Some argue that Lithuania’s state debt is rather acceptable and perhaps even too small as government indebtedness (the debt of the public sector accounts for less than 20 percent of GDP) is markedly smaller than that required by the Maastricht criterion (60 percent of GDP) and the state debts of most old European member states. But this argumentation is ungrounded. First, it should be kept in mind that Lithuania did not inherit any debts after the collapse of the Soviet Union – all its debts mounted during the years of its independence. Thus, Lithuania ought to be compared with other countries of the Soviet Block, rather than Western European countries. Second, the Maastricht criterion sets the maximal level of the state debt. The fact alone that Lithuania’s state debt satisfies the Maastricht criterion is no reason to maintain that the load of the state debt is acceptable. If “4” points is a satisfactory mark, and the pupil is given “6” points during examination, this doesn’t imply that he/she must not strive for better evaluation.

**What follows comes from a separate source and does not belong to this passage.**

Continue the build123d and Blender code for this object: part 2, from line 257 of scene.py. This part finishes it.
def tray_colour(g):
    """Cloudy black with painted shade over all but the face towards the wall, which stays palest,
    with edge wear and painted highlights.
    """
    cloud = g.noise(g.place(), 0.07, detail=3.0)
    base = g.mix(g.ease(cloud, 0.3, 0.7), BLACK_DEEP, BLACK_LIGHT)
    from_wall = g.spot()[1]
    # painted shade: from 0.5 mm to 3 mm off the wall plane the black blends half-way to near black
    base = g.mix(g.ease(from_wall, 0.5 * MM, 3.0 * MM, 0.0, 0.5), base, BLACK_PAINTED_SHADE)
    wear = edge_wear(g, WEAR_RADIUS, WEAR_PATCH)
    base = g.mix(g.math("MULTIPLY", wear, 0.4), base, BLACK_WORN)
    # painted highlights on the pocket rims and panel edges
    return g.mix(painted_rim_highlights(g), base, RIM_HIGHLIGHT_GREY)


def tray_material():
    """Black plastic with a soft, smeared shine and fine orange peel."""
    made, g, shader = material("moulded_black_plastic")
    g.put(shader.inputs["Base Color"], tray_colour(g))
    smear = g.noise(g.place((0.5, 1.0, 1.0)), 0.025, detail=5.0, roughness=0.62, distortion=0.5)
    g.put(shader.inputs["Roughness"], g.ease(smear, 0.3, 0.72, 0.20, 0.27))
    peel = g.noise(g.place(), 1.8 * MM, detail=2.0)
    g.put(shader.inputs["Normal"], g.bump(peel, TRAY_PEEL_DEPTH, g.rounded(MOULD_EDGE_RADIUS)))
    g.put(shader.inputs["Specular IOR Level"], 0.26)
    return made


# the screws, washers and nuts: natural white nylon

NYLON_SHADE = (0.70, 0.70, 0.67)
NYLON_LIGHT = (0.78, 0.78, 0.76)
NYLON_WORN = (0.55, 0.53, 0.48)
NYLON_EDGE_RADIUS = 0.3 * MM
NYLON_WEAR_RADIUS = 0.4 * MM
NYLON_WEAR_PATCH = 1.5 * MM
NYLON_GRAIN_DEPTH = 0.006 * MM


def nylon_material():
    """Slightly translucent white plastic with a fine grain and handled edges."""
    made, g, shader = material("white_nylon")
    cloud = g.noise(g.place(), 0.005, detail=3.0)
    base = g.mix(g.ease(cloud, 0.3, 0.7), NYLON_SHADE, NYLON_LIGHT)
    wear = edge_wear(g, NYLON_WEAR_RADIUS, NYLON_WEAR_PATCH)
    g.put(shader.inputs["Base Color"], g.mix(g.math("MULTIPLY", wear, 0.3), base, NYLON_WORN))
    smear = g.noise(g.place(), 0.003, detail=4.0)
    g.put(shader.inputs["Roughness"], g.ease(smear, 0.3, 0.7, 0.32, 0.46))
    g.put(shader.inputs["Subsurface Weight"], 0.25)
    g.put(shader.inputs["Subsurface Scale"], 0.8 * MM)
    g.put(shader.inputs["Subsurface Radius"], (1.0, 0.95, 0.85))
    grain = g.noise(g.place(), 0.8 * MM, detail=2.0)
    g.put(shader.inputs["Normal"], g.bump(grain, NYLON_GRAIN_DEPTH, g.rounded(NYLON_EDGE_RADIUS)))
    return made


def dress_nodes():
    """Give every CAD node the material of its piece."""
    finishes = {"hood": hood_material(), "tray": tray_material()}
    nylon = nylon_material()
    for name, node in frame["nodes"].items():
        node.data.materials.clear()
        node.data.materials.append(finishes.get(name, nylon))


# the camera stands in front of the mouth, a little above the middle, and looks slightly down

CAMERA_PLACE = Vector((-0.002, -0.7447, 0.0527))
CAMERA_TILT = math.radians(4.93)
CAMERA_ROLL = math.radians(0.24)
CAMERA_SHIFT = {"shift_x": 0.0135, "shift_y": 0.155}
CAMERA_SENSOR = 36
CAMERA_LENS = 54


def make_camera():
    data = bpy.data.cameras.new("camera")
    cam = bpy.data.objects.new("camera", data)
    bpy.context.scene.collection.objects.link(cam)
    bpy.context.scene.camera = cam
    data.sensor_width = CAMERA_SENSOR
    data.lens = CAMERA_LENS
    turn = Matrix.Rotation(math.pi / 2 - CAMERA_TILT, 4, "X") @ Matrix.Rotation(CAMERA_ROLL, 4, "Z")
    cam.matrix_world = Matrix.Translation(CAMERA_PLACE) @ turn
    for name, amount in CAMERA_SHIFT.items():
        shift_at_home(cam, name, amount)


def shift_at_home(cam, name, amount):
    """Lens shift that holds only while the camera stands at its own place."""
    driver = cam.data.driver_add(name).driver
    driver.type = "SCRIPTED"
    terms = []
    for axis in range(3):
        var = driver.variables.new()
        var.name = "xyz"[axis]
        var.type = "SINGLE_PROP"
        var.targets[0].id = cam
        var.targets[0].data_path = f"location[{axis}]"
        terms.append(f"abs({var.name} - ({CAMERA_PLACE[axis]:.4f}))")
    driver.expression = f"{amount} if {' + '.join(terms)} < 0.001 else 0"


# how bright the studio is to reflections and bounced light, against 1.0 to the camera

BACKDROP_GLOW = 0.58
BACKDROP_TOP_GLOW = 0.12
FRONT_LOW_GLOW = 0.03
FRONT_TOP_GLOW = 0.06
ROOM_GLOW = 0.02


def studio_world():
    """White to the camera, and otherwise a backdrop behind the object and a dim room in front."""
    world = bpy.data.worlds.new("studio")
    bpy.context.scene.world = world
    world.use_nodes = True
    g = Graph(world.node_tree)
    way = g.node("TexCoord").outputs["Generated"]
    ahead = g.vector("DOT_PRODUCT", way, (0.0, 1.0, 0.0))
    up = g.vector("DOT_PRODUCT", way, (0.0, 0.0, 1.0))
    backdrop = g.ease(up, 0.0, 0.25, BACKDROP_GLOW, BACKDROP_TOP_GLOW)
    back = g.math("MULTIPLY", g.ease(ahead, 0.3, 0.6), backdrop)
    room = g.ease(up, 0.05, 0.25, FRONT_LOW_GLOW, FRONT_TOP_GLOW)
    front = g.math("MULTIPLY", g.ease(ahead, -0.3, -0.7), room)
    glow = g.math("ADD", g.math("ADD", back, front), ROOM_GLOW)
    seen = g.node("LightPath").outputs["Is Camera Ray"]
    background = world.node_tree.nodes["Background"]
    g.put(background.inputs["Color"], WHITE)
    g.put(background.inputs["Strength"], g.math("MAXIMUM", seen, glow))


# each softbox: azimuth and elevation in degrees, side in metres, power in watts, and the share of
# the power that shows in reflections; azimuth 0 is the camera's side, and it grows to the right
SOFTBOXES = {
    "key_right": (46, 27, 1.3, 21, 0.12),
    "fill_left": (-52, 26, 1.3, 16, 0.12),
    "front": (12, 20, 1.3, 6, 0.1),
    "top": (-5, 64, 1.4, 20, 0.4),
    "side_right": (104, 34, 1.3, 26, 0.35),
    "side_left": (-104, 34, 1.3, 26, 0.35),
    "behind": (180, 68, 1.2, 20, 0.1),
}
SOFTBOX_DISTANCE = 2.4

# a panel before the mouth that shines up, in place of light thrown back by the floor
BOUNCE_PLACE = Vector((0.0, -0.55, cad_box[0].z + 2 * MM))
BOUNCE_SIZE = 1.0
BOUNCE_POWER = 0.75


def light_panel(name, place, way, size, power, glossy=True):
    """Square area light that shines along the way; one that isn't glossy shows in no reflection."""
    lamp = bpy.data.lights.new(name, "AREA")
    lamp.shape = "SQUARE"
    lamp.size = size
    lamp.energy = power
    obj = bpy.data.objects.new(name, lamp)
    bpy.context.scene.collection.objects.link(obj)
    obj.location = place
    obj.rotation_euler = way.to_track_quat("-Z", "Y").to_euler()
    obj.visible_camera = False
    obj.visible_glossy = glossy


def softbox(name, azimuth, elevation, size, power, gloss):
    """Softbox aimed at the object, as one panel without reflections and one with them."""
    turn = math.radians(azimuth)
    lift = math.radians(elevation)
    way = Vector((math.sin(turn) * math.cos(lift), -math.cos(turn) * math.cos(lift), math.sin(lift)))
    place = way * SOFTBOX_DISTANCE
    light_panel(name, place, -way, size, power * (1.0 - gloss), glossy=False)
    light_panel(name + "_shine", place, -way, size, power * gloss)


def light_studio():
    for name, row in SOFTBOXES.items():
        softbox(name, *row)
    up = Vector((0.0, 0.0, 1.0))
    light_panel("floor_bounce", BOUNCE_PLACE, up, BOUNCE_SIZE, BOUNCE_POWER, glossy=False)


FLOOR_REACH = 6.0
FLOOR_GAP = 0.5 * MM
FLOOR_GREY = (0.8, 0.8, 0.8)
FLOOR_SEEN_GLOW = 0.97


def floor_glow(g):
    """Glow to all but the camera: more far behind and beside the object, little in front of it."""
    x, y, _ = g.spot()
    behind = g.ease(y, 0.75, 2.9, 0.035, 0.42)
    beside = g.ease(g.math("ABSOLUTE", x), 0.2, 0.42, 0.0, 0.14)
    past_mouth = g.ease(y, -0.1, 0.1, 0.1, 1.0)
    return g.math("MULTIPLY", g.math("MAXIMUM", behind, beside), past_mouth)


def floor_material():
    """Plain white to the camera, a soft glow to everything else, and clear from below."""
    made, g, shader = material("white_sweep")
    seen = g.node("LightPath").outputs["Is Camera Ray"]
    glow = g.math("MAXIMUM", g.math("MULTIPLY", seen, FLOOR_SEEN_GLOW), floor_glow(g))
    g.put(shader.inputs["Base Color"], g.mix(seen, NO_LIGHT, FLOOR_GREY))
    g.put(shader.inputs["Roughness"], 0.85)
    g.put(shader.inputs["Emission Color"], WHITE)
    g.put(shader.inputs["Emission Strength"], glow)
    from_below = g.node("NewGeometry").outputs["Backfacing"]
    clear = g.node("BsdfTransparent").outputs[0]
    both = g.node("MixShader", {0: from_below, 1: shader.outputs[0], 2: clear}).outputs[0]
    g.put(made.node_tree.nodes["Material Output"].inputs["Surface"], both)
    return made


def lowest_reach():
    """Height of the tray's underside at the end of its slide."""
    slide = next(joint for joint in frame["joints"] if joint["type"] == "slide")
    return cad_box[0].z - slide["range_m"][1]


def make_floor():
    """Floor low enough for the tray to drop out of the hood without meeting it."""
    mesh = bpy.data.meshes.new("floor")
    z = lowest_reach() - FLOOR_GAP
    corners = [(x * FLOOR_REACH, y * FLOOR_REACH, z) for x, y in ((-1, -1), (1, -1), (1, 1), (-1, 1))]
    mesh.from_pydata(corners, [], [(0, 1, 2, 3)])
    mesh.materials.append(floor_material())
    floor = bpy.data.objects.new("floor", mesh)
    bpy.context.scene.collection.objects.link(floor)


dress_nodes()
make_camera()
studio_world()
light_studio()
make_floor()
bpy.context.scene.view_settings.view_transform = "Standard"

Yet, other projected tools cause some doubts. For instance, the proposal to halt a more rapid reduction of the personal income tax (PIT). The arguments are as follows: a more rapid reduction of PIT would stimulate borrowing, consumption and spending. This would result in increased consumption on the domestic market, thus pushing up the level of inflation. However, this argumentation misses two important points. First, this particular rapid growth of internal consumption is one of the factors behind an especially speedy rise of wages and salaries. The growth of earnings is now outpacing that of productivity, which is a serious threat to local business’ competitiveness. A lower rate of PIT would render more opportunities to companies to attract workers for the same amount of money. Another aspect should be also taken into account – the taxpayer money, collected to the budget, is “released” back to the economy, that’s why it also “heats” the economy and moves the level of inflation and its indicator upwards.

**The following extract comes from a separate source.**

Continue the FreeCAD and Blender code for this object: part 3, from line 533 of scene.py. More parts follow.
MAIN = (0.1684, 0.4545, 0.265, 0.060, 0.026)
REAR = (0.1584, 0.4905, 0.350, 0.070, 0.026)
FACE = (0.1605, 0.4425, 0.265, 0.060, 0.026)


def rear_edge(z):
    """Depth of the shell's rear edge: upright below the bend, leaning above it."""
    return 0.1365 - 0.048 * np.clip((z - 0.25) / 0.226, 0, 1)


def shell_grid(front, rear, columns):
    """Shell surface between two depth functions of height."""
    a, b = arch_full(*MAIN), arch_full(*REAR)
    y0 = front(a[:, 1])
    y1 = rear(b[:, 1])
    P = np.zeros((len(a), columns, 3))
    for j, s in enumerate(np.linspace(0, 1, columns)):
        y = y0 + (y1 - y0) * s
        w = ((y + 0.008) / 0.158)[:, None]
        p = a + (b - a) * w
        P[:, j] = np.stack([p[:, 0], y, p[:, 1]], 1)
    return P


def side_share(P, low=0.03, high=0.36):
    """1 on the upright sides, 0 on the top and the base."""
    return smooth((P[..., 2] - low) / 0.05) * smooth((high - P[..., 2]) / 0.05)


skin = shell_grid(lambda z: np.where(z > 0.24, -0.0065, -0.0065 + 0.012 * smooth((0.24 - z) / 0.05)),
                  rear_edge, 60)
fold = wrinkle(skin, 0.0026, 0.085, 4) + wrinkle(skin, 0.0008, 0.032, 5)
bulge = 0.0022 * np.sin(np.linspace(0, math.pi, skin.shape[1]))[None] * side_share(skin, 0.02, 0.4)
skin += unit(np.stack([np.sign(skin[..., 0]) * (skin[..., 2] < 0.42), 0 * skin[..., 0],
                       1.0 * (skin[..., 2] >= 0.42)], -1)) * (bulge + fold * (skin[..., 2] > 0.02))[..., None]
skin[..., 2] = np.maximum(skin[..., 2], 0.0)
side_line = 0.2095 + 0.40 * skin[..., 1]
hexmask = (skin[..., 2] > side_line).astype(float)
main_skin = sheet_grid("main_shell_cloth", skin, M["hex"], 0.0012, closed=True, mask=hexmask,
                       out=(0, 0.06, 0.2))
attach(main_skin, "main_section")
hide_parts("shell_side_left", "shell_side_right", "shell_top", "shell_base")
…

The Strategy for Price Stability also anticipates some other instruments that could be a help for cutting the size of the indicator of inflation but they would basically prove short-term steps that might exert negative influence on the Lithuanian economy in the long run. First and foremost, it’s a proposal to restrict the growth of wages and salaries (it should be noted that with the help of administrative means the growth of wages and salaries can be restricted only in the public sector). It’s not spiny to foresee the would-be consequences of this move: eventually, workers of the government sector (the best ones in the first place) would shift to the private sector or go to work abroad. Proposals to mark down regulated prices could be treated similarly. If, by way of regulation, prices were fixed too low, this would diminish incentives to invest, the quality of services would slump or they would not be offered at all. In general, prices should not be considered as “low” or “high” – prices must reflect the information of the market (i.e. they should not be regulated).

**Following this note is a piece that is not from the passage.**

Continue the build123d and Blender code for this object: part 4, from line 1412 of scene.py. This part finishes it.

Doubts also revolve around the proposal to implement “an optimal plan of excise duties”, or to raise excise duties earlier than the country possibly can. This step has been tailored for prompting a “wave” of inflation earlier which would abate at the time when Lithuania’s indicators are evaluated according to the Maastricht criteria. It is acknowledged in the Strategy for Price Stability that a more rapid increase in excise duties on tobacco products (the current plan is a 30-percent increase per year) may cause a complete disbalance of the domestic market and activate smuggling activities in particular. Therefore, the Strategy does not contain a recommendation to raise excise duties on tobacco earlier. On the other hand, the Strategy for Price Stability includes a recommendation to conduct an earlier increase in excise duties on fuel. It should be highlighted that this step would engender similar effects: smuggling activities and illegal sales of fuel would intensify, thus harming consumers and legally operating companies. So it’s highly questionable whether it is worth to miss the chance to take advantage of the allowed transitional periods, while deliberately carrying out increases in excise duties earlier. In addition, this may serve as an argument to trigger off citizens’ negative outlooks on the euro.
Several measures have not been included in the Strategy for Price Stability which would both help cutting inflation and be instrumental in improving the country’s general economic situation. Land market liberalisation should be mentioned in the first place. At present, the existing complex land market regulation insupportably reduces the supply of real estate – so it naturally leads to soaring prices of real estate. Another important measure is fostering a general growth of competitiveness. The more competitive the market, the stronger the pressure for prices to go down. It should be also added that namely natural competition among businesses would serve as the prime factor to arrest the “unjustified” growth of prices during the launch of the euro and would also shield consumers’ interests.
Tax favours for housing loans, perverting people’s motivation, could be scrapped as well. This move might retard the growth of the loan portfolio – it would lessen the pressure for real estate prices to tend upwards. Finally, subsidising consumption of energy resources ought to be eliminated as well, integrating these subsidies into one general social assistance benefit. The present situation doesn’t encourage people to use energy resources efficiently. Large expenses on heating services determine their relatively big weight in the basket of consumer goods and services, for this reason, soaring prices of energy resources on the global market has a more considerable impact on the level of inflation in Lithuania, compared to other countries.
In conclusion, accurate projections of changes in the level of inflation are unfeasible due to a number of factors. Granted that all measures put forth in the Strategy for Price Stability are implemented, we still cannot be sure that Lithuania will satisfy the Maastricht criterion in the end. Besides, various artificial manipulations in prices may come to serve as a pretext for the European Commission to treat Lithuania’s indicator of inflation as “unsustainable.” So wouldn’t it be expedient to give effect to those instruments that would be beneficial not just with regard to trimming inflation and launching the euro, but that would also provide aid in streamlining Lithuania’s competitiveness and aggrandise welfare? In a nutshell, pursuing a strict fiscal policy, eliminating the budget deficit, scrapping various subsidies and tax favours that distort the market, launching liberalisation reforms and increasing the overall competitiveness are among those important tools.